Last night we attended a talk by a woman in the community who has worked in various refugee camps in Jordan and Greece. One thing she wanted to emphasize is that we need to stop saying that something is "better than nothing." Instead, ask "Is this the best we can do?" When Haiti was ravaged by earthquake, the United States sent millions of pounds of rice. This was great for starving people, but destroyed the local economy, driving the price of rice down to almost nothing and making beggars out of local merchants. Since then, the emphasis has increased on buying locally rather than stockpiling here and sending it all. Is it better to make a doll in your neighborhood and pay for the shipping and customs, or have representatives purchase supplies from local businesses, and host a doll-making event for the actual recipients, teaching them skills that could be useful as well as boosting the local economy.

I hadn't thought of it, but when I heard that I was halfway through this post. Whoa, you guys. You should feel lucky to be reading the product of this amazing confluence of events. In summary: don't stop trying to save the world. Don't be scared to march or reach out and help. Also, don't be defensive if you're efforts are interpreted poorly. Just listen. Say, "wow, I'd never thought of it that way," and then next time do better.

This is all daunting. Nobody expects any of us to do everything. Sometimes we feel so little in the big scheme of things. In the words of Matilda, "Even if you're little you can do a lot, you musn't let a little thing like little stop you." There's cool stuff waiting for everybody to just jump in. Even if the problems seem like an ocean.
"I don't know how you do it."
"Do what?"
"Deal with the drops when you can see the ocean."
"Another proverb! You said you hated them, but see how you've caught the local habit!"
"Are we having tea or what?"
"Actually it's easier," he said, pouring the dark liquid into my glass. "I respect the person who can think of the ocean. My mind no longer works that way. When I was young like you, maybe, but not now."

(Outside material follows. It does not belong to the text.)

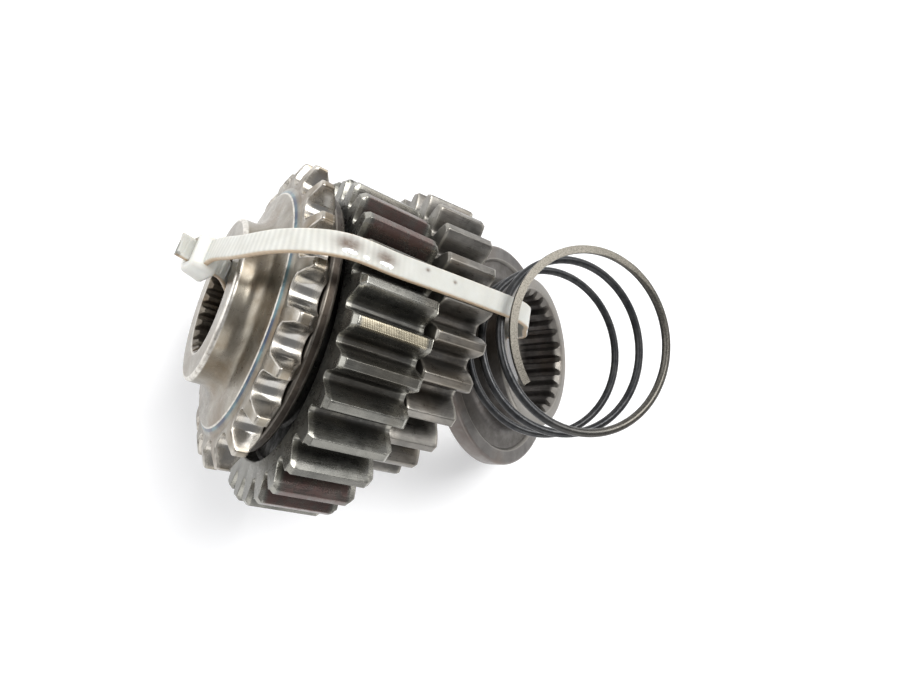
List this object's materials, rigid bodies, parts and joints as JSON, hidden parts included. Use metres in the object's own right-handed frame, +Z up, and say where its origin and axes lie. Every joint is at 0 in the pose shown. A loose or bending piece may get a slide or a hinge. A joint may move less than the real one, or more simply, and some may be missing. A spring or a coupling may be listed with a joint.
{
  "type": "gearbox shaft set",
  "caption": "Used gearbox parts strung on a nylon cable tie: a chain sprocket with a splined hub, a thrust disc, spur gears, a flanged sliding sleeve and a coil spring.",
  "frame": {"origin": "middle of the box around the set, on the surface that it lies on", "axes": "+Z up from that surface; +X the level heading of the sprocket and wide gear axis, from the sprocket hub towards the gears; +Y to the left of that"},
  "size_m": [0.1058, 0.0798, 0.0771],
  "materials": {
    "sprocket_steel": "satin steel, worn bright on the tooth tips and the hub, with a heat-tinted flange edge",
    "thrust_disc_steel": "brown-grey oily steel with a bright rounded rim",
    "wide_gear_steel": "dark ground and hardened gear steel, polished on the flanks",
    "narrow_gear_steel": "dark grey-brown gear steel with rounded, worn tooth ends",
    "bush_bronze": "oil-stained bearing bronze",
    "sleeve_steel": "dark hardened steel with a lighter end face and a polished flange",
    "spring_steel": "blackened spring wire, bare speckled steel on the ground end",
    "tie_nylon": "natural nylon, faintly ribbed, with one brown scorch"
  },
  "bodies": {
    "cable_tie": {"cable_tie": "tie_nylon"},
    "sprocket": {"sprocket": "sprocket_steel"},
    "thrust_disc": {"thrust_disc": "thrust_disc_steel"},
    "wide_gear": {"wide_gear": "wide_gear_steel", "wide_gear_bush": "bush_bronze"},
    "narrow_gear": {"narrow_gear": "narrow_gear_steel", "narrow_gear_bush": "bush_bronze"},
    "sleeve": {"sliding_sleeve": "sleeve_steel"},
    "spring": {"spring": "spring_steel"}
  },
  "joints": [
    {"name": "sprocket_turn", "type": "hinge", "parent": "cable_tie", "child": "sprocket", "pos_m": [-0.03689, 0.00006, 0.04238], "axis": [0.9646, 0, -0.2639], "continuous": true},
    {"name": "thrust_disc_turn", "type": "hinge", "parent": "cable_tie", "child": "thrust_disc", "pos_m": [-0.03689, 0.00006, 0.04238], "axis": [0.9646, 0, -0.2639], "continuous": true},
    {"name": "wide_gear_turn", "type": "hinge", "parent": "cable_tie", "child": "wide_gear", "pos_m": [-0.02779, -0.00254, 0.03998], "axis": [0.9646, 0, -0.2639], "continuous": true},
    {"name": "narrow_gear_turn", "type": "hinge", "parent": "cable_tie", "child": "narrow_gear", "pos_m": [-0.00919, 0.00596, 0.03538], "axis": [0.9755, 0.029, -0.2181], "continuous": true},
    {"name": "sleeve_turn", "type": "hinge", "parent": "cable_tie", "child": "sleeve", "pos_m": [0.03481, 0.01326, 0.03058], "axis": [0.6043, 0.2843, 0.7443], "continuous": true},
    {"name": "spring_turn", "type": "hinge", "parent": "cable_tie", "child": "spring", "pos_m": [0.03001, 0.01526, 0.06908], "axis": [0.0493, 0.1826, 0.982], "range_deg": [0, 120]}
  ]
}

I couldn't tell any more if we were talking of the whole world, of the continent in general, or simply of Aimee, who, for all our good intentions, all our proverbs, neither of us seemed able to think of very clearly.
A common refrain from the presentation was to "look for the one." If we're focused on the ocean of poverty, oppression, and fear, it seems insurmountable. If we see the drops suddenly little solutions appear. If a lot of people focus on the one, those ones add up and become the whole. Just, you know, ask first.